▸ **GOAL OF THE EXERCISE**:
Would you restate all the data that follows, word for word?

* * * * * * * * *

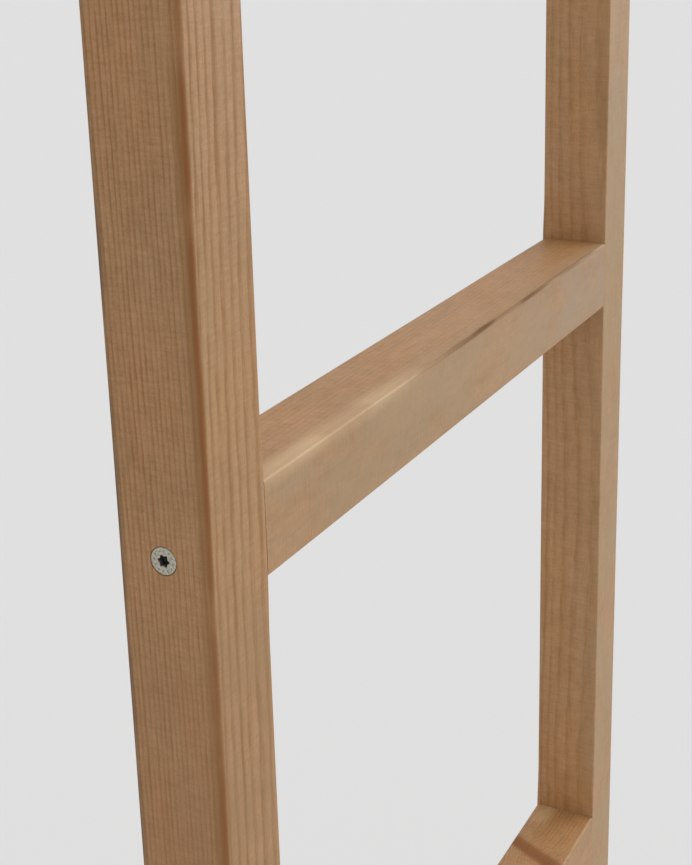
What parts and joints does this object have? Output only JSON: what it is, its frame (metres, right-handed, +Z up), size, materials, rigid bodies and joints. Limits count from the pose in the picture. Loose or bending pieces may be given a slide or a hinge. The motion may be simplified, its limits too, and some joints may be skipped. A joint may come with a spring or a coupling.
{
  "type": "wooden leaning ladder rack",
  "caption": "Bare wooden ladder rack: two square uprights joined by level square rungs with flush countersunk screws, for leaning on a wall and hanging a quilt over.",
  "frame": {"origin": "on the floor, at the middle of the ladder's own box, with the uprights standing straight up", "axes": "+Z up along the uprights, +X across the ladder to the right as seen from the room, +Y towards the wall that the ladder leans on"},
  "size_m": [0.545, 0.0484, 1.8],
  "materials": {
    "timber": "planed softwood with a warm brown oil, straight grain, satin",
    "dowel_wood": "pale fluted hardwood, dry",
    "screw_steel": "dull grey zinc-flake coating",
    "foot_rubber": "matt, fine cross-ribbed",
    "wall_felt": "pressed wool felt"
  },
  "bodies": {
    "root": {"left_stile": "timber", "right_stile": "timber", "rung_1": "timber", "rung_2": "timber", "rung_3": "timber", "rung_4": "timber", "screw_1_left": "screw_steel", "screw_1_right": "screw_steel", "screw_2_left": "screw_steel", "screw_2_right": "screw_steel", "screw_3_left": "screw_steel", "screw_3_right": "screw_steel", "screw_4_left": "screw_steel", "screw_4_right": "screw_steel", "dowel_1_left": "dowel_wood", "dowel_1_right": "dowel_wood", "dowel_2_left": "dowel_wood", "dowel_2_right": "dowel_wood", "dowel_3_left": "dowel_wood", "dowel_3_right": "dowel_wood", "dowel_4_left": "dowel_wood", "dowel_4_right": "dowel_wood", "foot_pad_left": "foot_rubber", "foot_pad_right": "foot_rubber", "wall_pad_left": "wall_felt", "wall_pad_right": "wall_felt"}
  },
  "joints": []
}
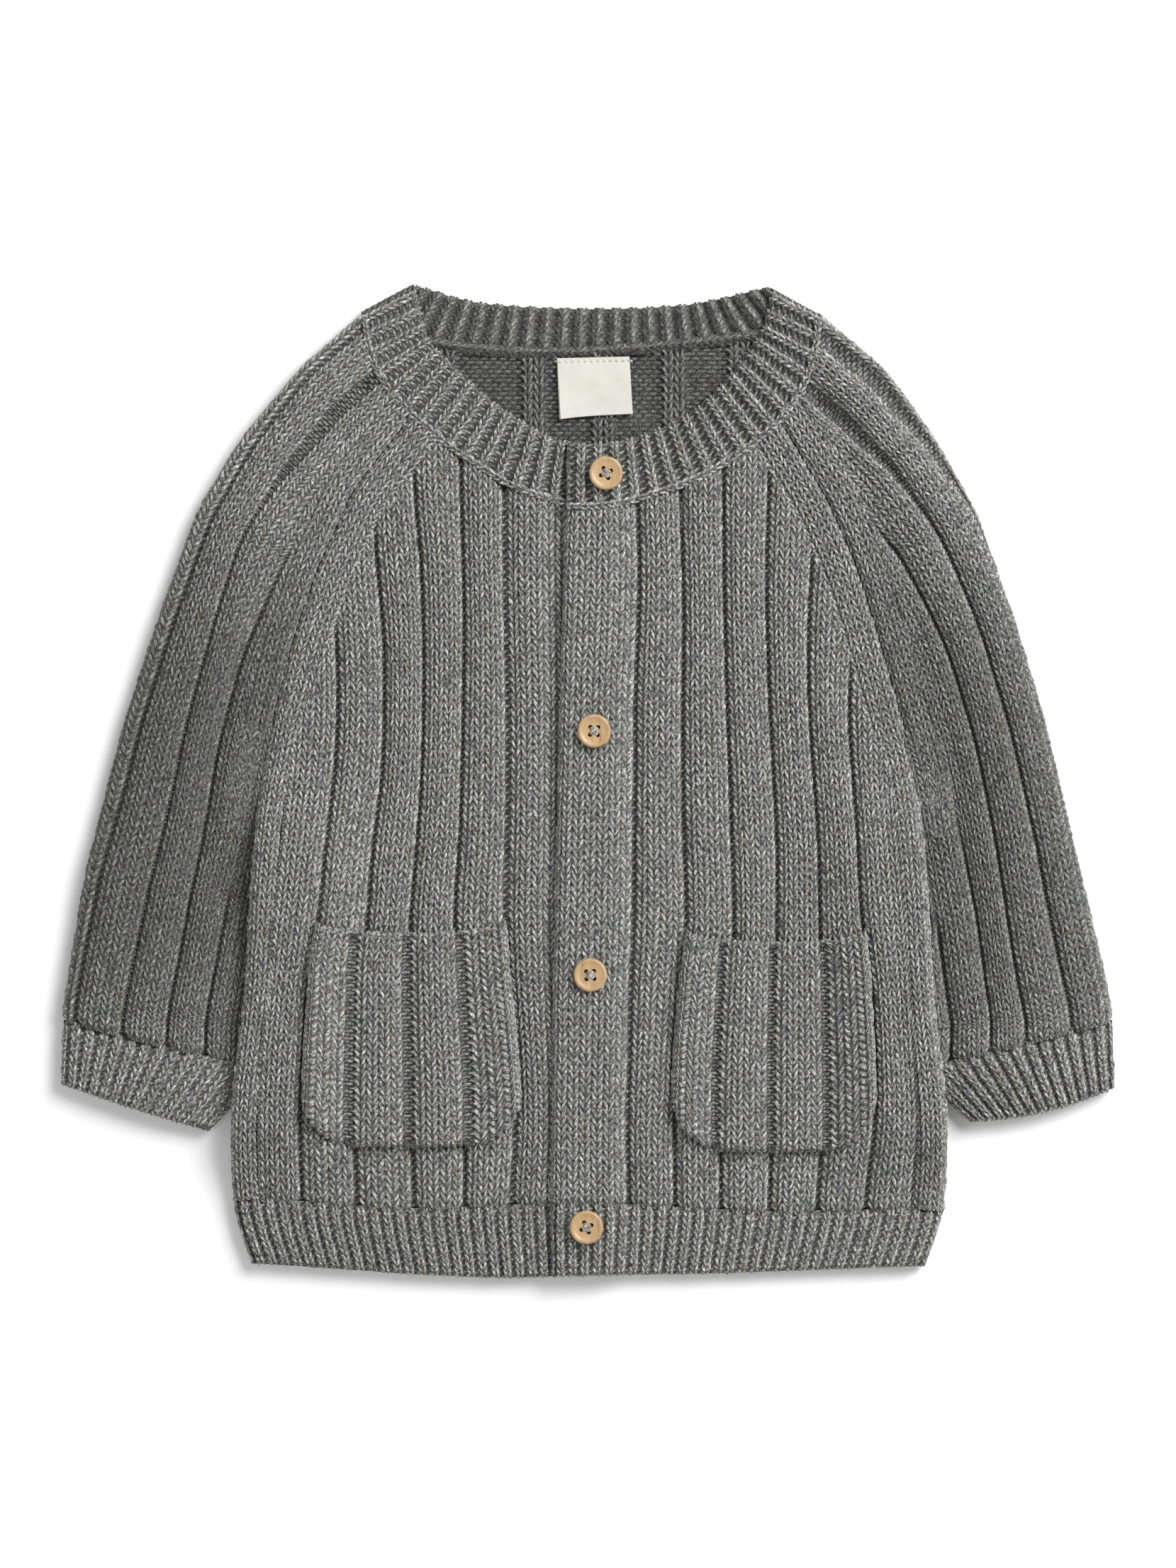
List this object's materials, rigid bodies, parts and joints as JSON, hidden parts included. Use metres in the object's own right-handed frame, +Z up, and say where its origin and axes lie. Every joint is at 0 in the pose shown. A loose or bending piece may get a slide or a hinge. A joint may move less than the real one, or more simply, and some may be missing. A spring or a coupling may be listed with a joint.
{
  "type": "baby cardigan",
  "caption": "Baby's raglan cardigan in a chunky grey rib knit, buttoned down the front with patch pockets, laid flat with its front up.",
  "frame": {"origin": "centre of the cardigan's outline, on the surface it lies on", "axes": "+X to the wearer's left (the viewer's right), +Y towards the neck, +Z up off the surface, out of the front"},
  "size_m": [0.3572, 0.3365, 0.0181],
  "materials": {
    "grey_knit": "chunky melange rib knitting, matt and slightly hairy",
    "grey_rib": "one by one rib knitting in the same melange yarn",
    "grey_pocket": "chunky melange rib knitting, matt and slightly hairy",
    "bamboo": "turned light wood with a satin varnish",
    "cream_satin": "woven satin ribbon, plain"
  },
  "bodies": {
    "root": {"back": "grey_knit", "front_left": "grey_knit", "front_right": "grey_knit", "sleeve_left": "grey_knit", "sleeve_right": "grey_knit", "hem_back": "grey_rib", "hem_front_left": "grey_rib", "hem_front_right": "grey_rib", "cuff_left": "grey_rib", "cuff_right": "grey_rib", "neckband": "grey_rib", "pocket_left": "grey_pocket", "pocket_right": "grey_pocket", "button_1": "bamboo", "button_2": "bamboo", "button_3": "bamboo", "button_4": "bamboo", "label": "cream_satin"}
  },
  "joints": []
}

* * * * * * * * *

▸ **EXPECTED ANSWER**:
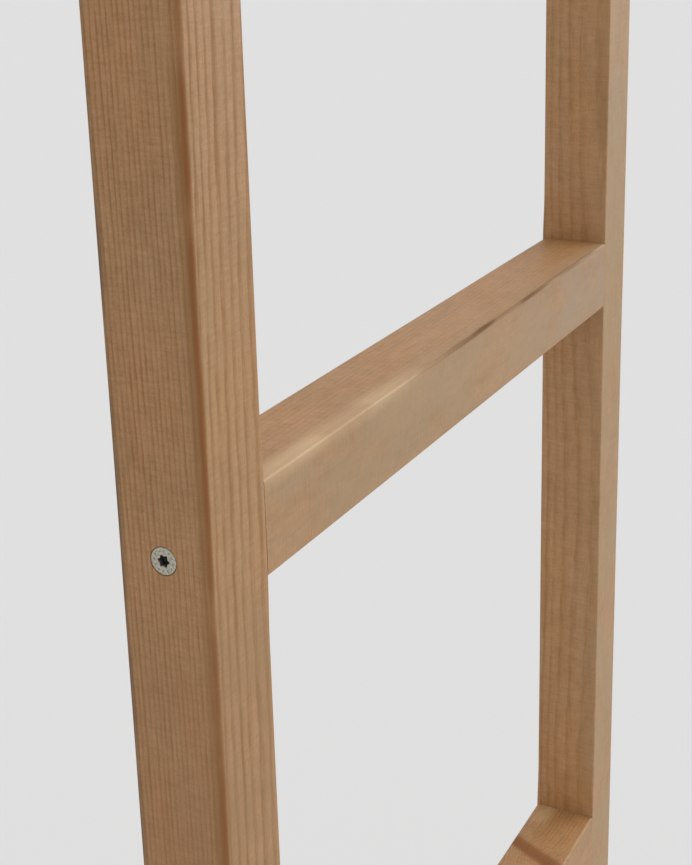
What parts and joints does this object have? Output only JSON: what it is, its frame (metres, right-handed, +Z up), size, materials, rigid bodies and joints. Limits count from the pose in the picture. Loose or bending pieces may be given a slide or a hinge. The motion may be simplified, its limits too, and some joints may be skipped. A joint may come with a spring or a coupling.
{
  "type": "wooden leaning ladder rack",
  "caption": "Bare wooden ladder rack: two square uprights joined by level square rungs with flush countersunk screws, for leaning on a wall and hanging a quilt over.",
  "frame": {"origin": "on the floor, at the middle of the ladder's own box, with the uprights standing straight up", "axes": "+Z up along the uprights, +X across the ladder to the right as seen from the room, +Y towards the wall that the ladder leans on"},
  "size_m": [0.545, 0.0484, 1.8],
  "materials": {
    "timber": "planed softwood with a warm brown oil, straight grain, satin",
    "dowel_wood": "pale fluted hardwood, dry",
    "screw_steel": "dull grey zinc-flake coating",
    "foot_rubber": "matt, fine cross-ribbed",
    "wall_felt": "pressed wool felt"
  },
  "bodies": {
    "root": {"left_stile": "timber", "right_stile": "timber", "rung_1": "timber", "rung_2": "timber", "rung_3": "timber", "rung_4": "timber", "screw_1_left": "screw_steel", "screw_1_right": "screw_steel", "screw_2_left": "screw_steel", "screw_2_right": "screw_steel", "screw_3_left": "screw_steel", "screw_3_right": "screw_steel", "screw_4_left": "screw_steel", "screw_4_right": "screw_steel", "dowel_1_left": "dowel_wood", "dowel_1_right": "dowel_wood", "dowel_2_left": "dowel_wood", "dowel_2_right": "dowel_wood", "dowel_3_left": "dowel_wood", "dowel_3_right": "dowel_wood", "dowel_4_left": "dowel_wood", "dowel_4_right": "dowel_wood", "foot_pad_left": "foot_rubber", "foot_pad_right": "foot_rubber", "wall_pad_left": "wall_felt", "wall_pad_right": "wall_felt"}
  },
  "joints": []
}
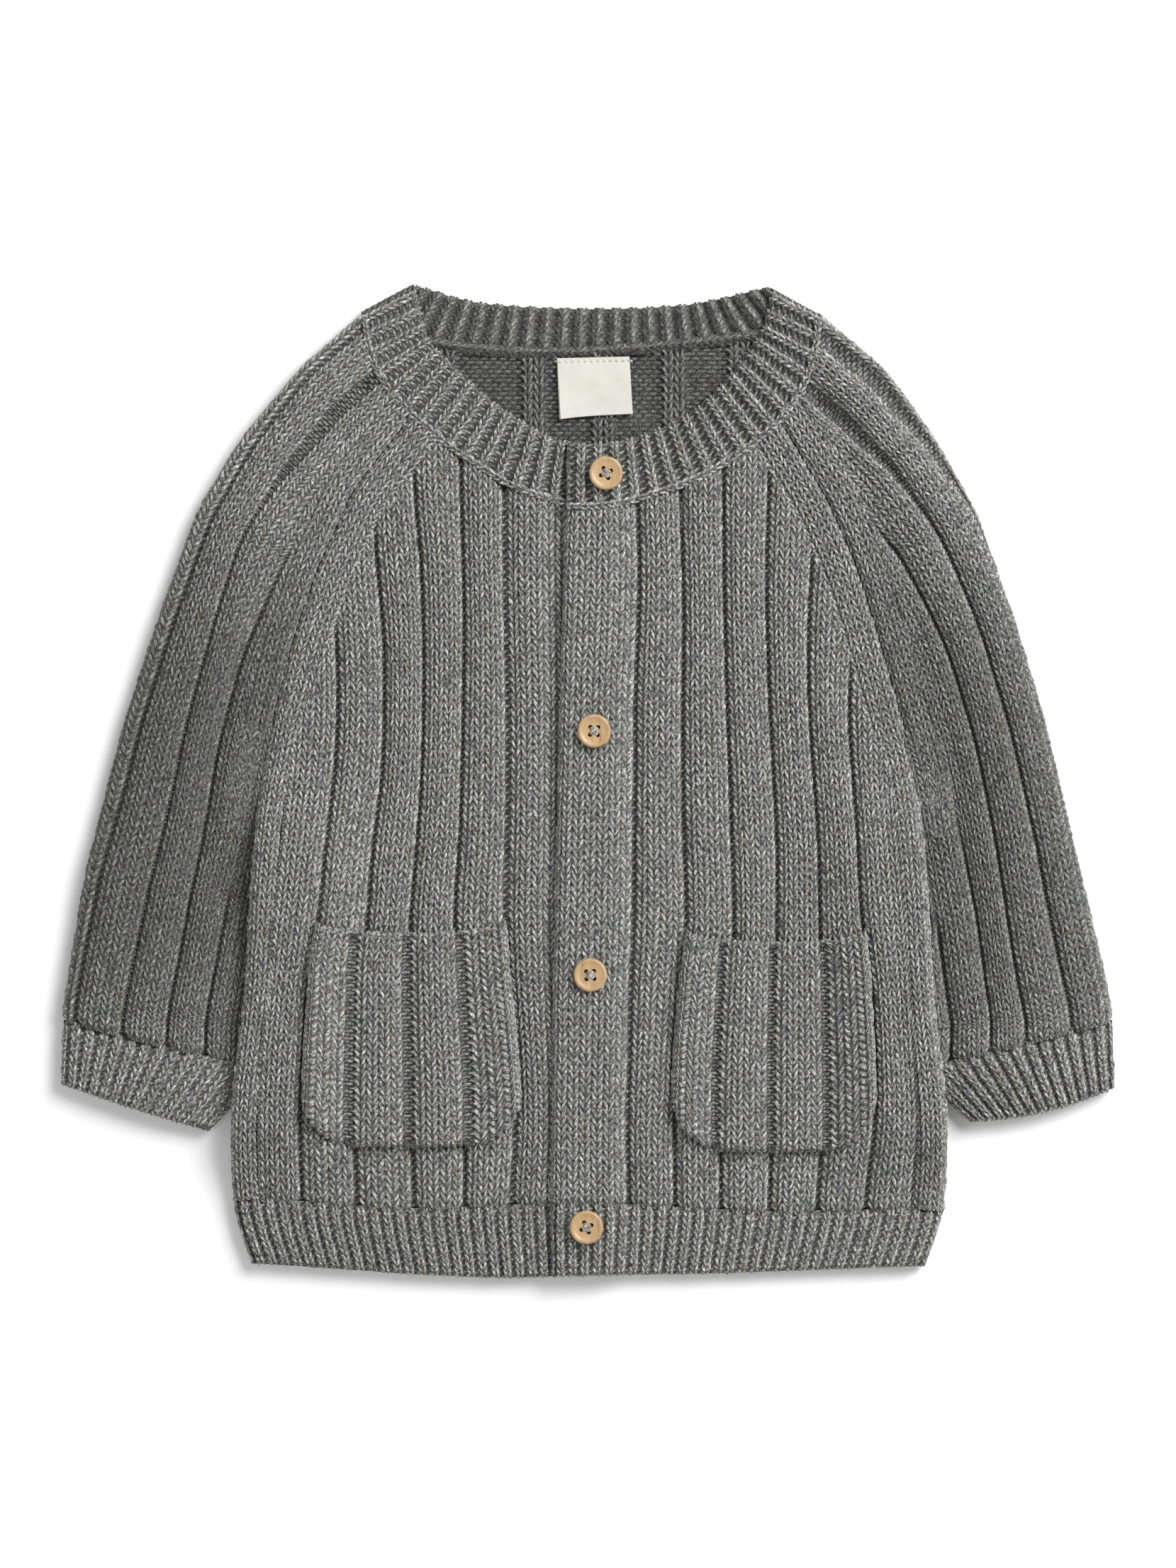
List this object's materials, rigid bodies, parts and joints as JSON, hidden parts included. Use metres in the object's own right-handed frame, +Z up, and say where its origin and axes lie. Every joint is at 0 in the pose shown. A loose or bending piece may get a slide or a hinge. A joint may move less than the real one, or more simply, and some may be missing. A spring or a coupling may be listed with a joint.
{
  "type": "baby cardigan",
  "caption": "Baby's raglan cardigan in a chunky grey rib knit, buttoned down the front with patch pockets, laid flat with its front up.",
  "frame": {"origin": "centre of the cardigan's outline, on the surface it lies on", "axes": "+X to the wearer's left (the viewer's right), +Y towards the neck, +Z up off the surface, out of the front"},
  "size_m": [0.3572, 0.3365, 0.0181],
  "materials": {
    "grey_knit": "chunky melange rib knitting, matt and slightly hairy",
    "grey_rib": "one by one rib knitting in the same melange yarn",
    "grey_pocket": "chunky melange rib knitting, matt and slightly hairy",
    "bamboo": "turned light wood with a satin varnish",
    "cream_satin": "woven satin ribbon, plain"
  },
  "bodies": {
    "root": {"back": "grey_knit", "front_left": "grey_knit", "front_right": "grey_knit", "sleeve_left": "grey_knit", "sleeve_right": "grey_knit", "hem_back": "grey_rib", "hem_front_left": "grey_rib", "hem_front_right": "grey_rib", "cuff_left": "grey_rib", "cuff_right": "grey_rib", "neckband": "grey_rib", "pocket_left": "grey_pocket", "pocket_right": "grey_pocket", "button_1": "bamboo", "button_2": "bamboo", "button_3": "bamboo", "button_4": "bamboo", "label": "cream_satin"}
  },
  "joints": []
}